Le cause strutturali dell’insicurezza alimentare e nutrizionale globale includono l’impatto dei conflitti armati, che spesso danneggiano civili innocenti e i loro mezzi di sostentamento, l’aggravarsi degli effetti della crisi climatica, l’aumento della povertà e delle disuguaglianze di genere, i sistemi alimentari non sostenibili e la mancanza di adeguate misure di protezione sociale e di accesso ai servizi di base. Tuttavia, i conflitti rimangono la causa principale della fame nel mondo e l’uso della fame come arma di guerra è segnalato in molti conflitti, nonostante la Risoluzione 2417 del Consiglio di sicurezza delle Nazioni Unite.

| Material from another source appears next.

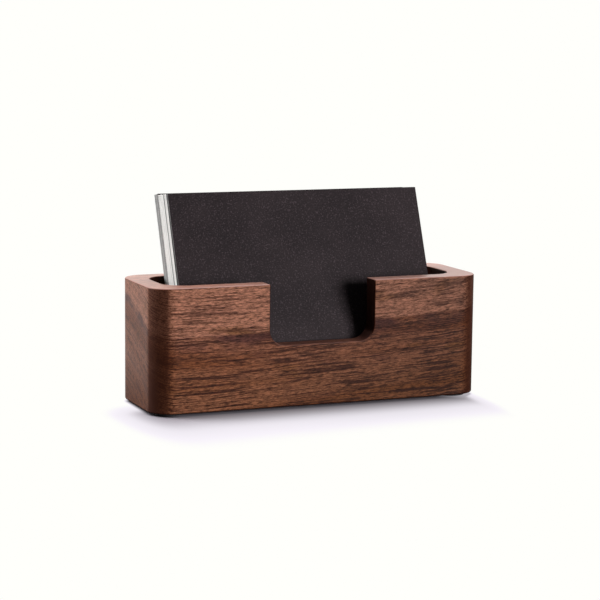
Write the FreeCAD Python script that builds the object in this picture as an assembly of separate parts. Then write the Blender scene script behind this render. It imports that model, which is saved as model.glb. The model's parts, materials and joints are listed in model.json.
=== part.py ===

“Il mondo non riesce ad affrontare il problema della fame perché i leader più influenti non sono determinati ad affrontare le sue cause strutturali, nonostante gli strumenti e i diritti esistenti che devono solo essere rispettati o implementati. Ad esempio, oggi a Gaza le organizzazioni umanitarie hanno avvertito della possibilità che la fame venga usata come arma di guerra contro le popolazioni civili, in violazione delle risoluzioni ONU esistenti”, ha spiegato Simone Garroni, direttore di Azione contro la Fame.
Date le cause multidimensionali e complesse della fame e della malnutrizione, il diritto al cibo e ad un’alimentazione adeguata può essere realizzato solo combinando il rispetto del Diritto Internazionale Umanitario nelle aree colpite da conflitti, l’accesso sicuro alle popolazioni bisognose, la diplomazia umanitaria e l’azione umanitaria a breve termine nelle emergenze, anche nelle “crisi dimenticate” che non ricevono la stessa attenzione mediatica come la Repubblica Democratica del Congo, il Ciad, la regione del Sahel e il Sudan. Gli impegni e le iniziative del G7 per affrontare l’insicurezza alimentare si concentrano sugli investimenti privati, ma è importante che i membri del G7 aumentino il loro impegno per finanziare le crisi umanitarie e alimentari, soprattutto in contesti fragili e di conflitto.
La crisi climatica rappresenta anche una minaccia considerevole per l’obiettivo Fame Zero. Si prevede che entro il 2050 altri 80 milioni di persone saranno a rischio di fame a causa della crisi climatica, poiché gli eventi estremi e la difficoltà a farvi fronte riducono i raccolti e la disponibilità e accessibilità del cibo. Gli effetti sono avvertiti in modo sproporzionato dai Paesi più vulnerabili che hanno contribuito meno alla crisi climatica. Per invertire questa preoccupante tendenza, c’è bisogno di misure concrete per aumentare l’accesso ai finanziamenti per il clima da parte dei Paesi e delle comunità più colpite, nonché di una trasformazione a lungo termine verso sistemi alimentari agroecologici per diventare più sostenibili, resilienti ed equi di fronte alla crisi climatica.
“Oltre a rispettare i propri obiettivi climatici e a decarbonizzare le economie nazionali, i Paesi del G7 hanno la responsabilità storica di attuare la giustizia climatica sostenendo questa transizione e gli sforzi di adattamento delle comunità vulnerabili che sono colpite da una crisi che non hanno causato”, ha commentato Garroni.
Inoltre, non tutti i sistemi di protezione sociale nel mondo hanno una componente di risposta agli shock per affrontare eventi climatici estremi o crisi economiche. Oggi, solo il 47% della popolazione mondiale è effettivamente coperto da almeno una prestazione di protezione sociale, anche se il diritto alla protezione sociale è riconosciuto da numerosi strumenti giuridici.
Questa mancanza di protezione rende le persone vulnerabili, soprattutto le donne e i bambini. Le disuguaglianze economiche e di genere modellano le dinamiche alimentari a livello familiare e comunitario, rendendo donne, ragazze e altre persone emarginate significativamente svantaggiate nell’accesso e nel controllo del cibo – dalla produzione al consumo – ostacolando i loro diritti umani fondamentali. Promuovere piani di protezione sociale universali è essenziale per prevenire e ridurre la povertà e affrontare le disuguaglianze di genere e costituisce un meccanismo chiave per sradicare la fame.
“Che si tratti di protezione sociale per affrontare la povertà, di lotta al cambiamento climatico e di creazione di sistemi agroecologici più sostenibili, o di risoluzione dei conflitti che affamano migliaia di persone ogni giorno, ci aspettiamo misure più concrete da parte dei membri del G7. Oggi le dichiarazioni di intenti non sono più accettabili”, ha concluso Simone Garroni.